We couldn’t quite put Humpty Dumpty back together a way that the modern culture found convincing. None of these competing voices could provide the personal and cultural resurrection for which modernity was searching.  

So, prompted by Pope John XIII, the Church came to grips with this: in her defensive crouch, her voice was not being heard. Modernity--despite its conviction to the contrary--had never really heard the Gospel. 

Like the rich young man in the gospels, the modern world had never really heard the voice of Jesus Christ saying, "If you want eternal life....sell what you have, give to the poor, and follow me!" Like the young man, fascinated only with his own devices, the modern world couldn't see past its own interior powers to the Other, to God, to Christ; it had not yet learned to be fascinated with following the call of crucified Love. 

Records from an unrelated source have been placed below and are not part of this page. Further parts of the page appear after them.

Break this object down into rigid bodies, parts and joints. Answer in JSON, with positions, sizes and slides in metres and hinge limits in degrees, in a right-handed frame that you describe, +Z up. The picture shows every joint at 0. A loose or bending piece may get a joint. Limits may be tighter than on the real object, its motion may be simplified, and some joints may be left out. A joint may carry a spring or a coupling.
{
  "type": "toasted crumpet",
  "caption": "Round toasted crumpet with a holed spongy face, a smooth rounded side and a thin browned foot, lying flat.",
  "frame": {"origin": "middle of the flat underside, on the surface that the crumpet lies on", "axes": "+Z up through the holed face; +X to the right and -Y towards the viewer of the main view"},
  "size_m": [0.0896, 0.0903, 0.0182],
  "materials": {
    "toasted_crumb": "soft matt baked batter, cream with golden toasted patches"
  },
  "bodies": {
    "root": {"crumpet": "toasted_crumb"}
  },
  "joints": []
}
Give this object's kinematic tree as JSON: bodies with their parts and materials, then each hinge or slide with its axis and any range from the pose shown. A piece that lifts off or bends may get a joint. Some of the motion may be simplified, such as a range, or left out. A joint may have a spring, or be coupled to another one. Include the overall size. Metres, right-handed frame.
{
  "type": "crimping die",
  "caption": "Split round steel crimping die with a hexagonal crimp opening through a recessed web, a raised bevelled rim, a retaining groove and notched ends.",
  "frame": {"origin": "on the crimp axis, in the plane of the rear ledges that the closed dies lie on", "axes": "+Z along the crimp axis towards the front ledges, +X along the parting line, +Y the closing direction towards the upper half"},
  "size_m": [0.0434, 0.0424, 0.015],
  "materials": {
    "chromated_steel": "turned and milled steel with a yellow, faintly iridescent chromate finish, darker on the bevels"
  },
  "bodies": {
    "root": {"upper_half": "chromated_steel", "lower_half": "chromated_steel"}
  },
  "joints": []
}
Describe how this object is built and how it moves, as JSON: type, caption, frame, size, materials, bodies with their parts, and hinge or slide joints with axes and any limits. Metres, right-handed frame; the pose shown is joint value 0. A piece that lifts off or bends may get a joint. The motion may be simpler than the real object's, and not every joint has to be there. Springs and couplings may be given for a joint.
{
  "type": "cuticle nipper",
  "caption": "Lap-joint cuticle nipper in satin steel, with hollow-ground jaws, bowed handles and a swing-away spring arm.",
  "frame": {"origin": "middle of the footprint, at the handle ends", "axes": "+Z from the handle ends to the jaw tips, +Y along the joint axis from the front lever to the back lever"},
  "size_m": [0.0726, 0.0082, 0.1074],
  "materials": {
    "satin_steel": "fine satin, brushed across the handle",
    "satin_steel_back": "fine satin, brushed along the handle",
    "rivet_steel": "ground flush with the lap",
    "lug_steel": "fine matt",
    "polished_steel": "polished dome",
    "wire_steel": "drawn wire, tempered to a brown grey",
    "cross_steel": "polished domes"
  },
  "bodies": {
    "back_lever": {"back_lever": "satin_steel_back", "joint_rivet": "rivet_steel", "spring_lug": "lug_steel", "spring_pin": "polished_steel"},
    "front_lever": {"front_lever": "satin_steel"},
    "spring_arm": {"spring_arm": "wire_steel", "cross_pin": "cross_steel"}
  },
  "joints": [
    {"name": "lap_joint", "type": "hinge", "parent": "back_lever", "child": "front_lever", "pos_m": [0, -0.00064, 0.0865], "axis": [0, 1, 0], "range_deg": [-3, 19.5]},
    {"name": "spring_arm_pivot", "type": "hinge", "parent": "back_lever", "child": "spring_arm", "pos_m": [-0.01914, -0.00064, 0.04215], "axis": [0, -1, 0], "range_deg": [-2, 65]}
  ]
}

So it dawned on Pope John XXIII: the modern world hadn't really rejected the gospel. It hadn't heard the gospel, the good news, at all. And the Second Vatican Council proposed to renew the faith of those who had met Jesus Christ, and then unleash them like a living fire into the world. This wasn't a Council to condemn heresies; it was a Council to captivate "modern" hearts and turn them loose ablaze with divine Love. 

Bishop Olmsted said at the opening Vespers for the Year of Faith that every Council in history is usually followed by 50 years of craziness and confusion, and then, often, great things happen. He said, "We're right on schedule." But the success of the Council is no guarantee. Some Councils that wanted great reforms fizzled out. In 1517 the V Lateran Council proposed great reforms. Catholics shrugged their shoulders and the response was underwhelming. Four years later the Protestant reformation erupted. 

Some Councils succeed. Perhaps most of the (there have been 21) were great successes, like the Council of Trent, for example, in 1570--exploding into wildly fresh displays of faith in art, music, teaching, preaching, missionary life, ethical reforms, etc.  

What about the Second Vatican Council, whose texts are our marching orders? Will it fizzle, or will it change the course of history? It's for us to decide, you and I. This is our time to live, to decide, to act. 

The Council's success will depend on our faithfulness to Christ. On our holiness; on our distinctive happiness of life. Will we--we modern people, so in tune with the unique desires of the subject, the self, the person--will we receive and share the Light to the Nations in the way radical way the Council invites us to? 

Even though our generation hangs in the balance, as does every generation, finally we know the victory is Christ's. This is our faith. In him, our victory is assured--for if God is for us, who can be against us?